– «Ведьмин шар, около 1890». Можешь отдать его своей тете.
Кэти протянула руки и приняла шар. Он был полированный, имел медно-золотистый цвет и хранил в себе тепло. Расставаться с ним не хотелось. Он принадлежал ей, и это воспринималось как нечто естественное, правильное и неизбежное.
Держа шар на вытянутых руках, Кэти медленно повернула его. В изгибе отразилась комната, крохотная репродукция мира, дополненная крохотными Кэти и Максом.
– Ничего прекраснее не видела, – сказала Кэти. – Серьезно. Он изумителен.
Макс с любопытством посмотрел на нее.
– Уж не подумываешь ли ты украсть его?
– Не думаю, что Патрику Аллену будет его не хватать. – Кэти прижала шар к себе.
Макс поднял руки.
– Меня убеждать не нужно. Мне все равно.
– Вот и хорошо. – Кэти не смогла бы объяснить, почему, но она чувствовала – шар принадлежит ей.
Кто нашел, тот и хозяин. При мысли о том, что кто-то попытается отнять его у нее, она ощутила поднимающуюся внутри готовность отстаивать свое не только словом.
Гвен посмотрела на доктора, мысленно внушая ей сказать что-нибудь более обнадеживающее.
– Извините, но ничего больше мы сделать не можем. Если только вы не хотите обсудить такие методы лечения бесплодия, как ЭКО или…
– Нет, спасибо, – сказал Кэм. Все другие варианты обговаривались не раз и не два в течение нескольких последних месяцев. Гвен уже думала, что готова принять этот диагноз; их предупредили, что иногда другого варианта нет. В переводе с профессионального медицинского это означает: «жизнь бывает жестока». Тебе не говорят, почему твое тело предает тебя таким ужасным, непростительным образом и почему это происходит именно с тобой. Почему она не может забеременеть, когда по пути сюда они прошли мимо трех девчонок, везущих малышей в коляске, тянущих их за собой и только что не тычущих сигаретой в своих нежеланных, случайных новорожденных.

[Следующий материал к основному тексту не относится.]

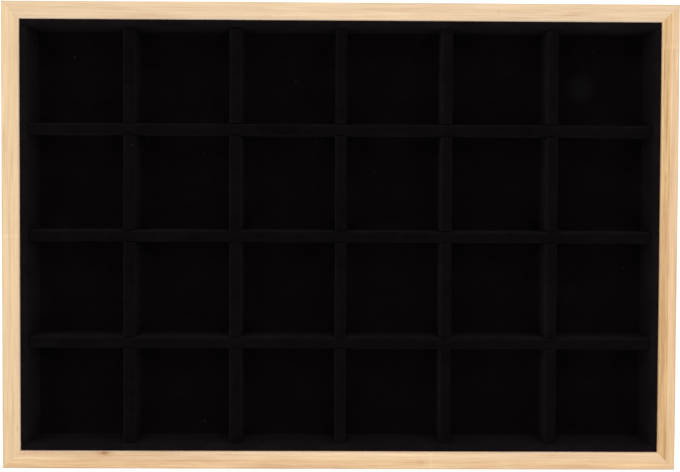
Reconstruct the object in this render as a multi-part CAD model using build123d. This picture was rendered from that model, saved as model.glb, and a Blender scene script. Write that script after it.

В горле застрял комок желчи. Нет, это не она. Она не может быть такой злой, такой завистливой. Но сейчас ее душила злость. Почему у них нет детей, когда другие заводят их с завидной легкостью? Почему?
– Мисс Харпер? Стакан воды? – Доктор смотрела на нее с профессиональной озабоченностью. Гвен поднялась. Прочь отсюда. Из этого кабинета. Из этого здания. На свежий воздух. Куда-нибудь, где можно выплеснуть отчаяние в крике и где тебя никто не услышит.
Опираясь на руку Кэма и едва держась на ногах, Гвен вышла из здания.
– Прогуляемся?
Она не ответила. Не смогла. Потому что не знала, чего хочет. Быть с Кэмом, но одной. Остаться на улице, но свернуться, подтянув ноги к животу, под одеялом. Поставить какую-нибудь громкую музыку и кричать до хрипоты, но еще и сидеть тихо-тихо, как мышь. Однако больше всего она не хотела вот этого. Этих чувств, этой нужды, этой пустоты, заполнявшей ее и разливавшейся вокруг.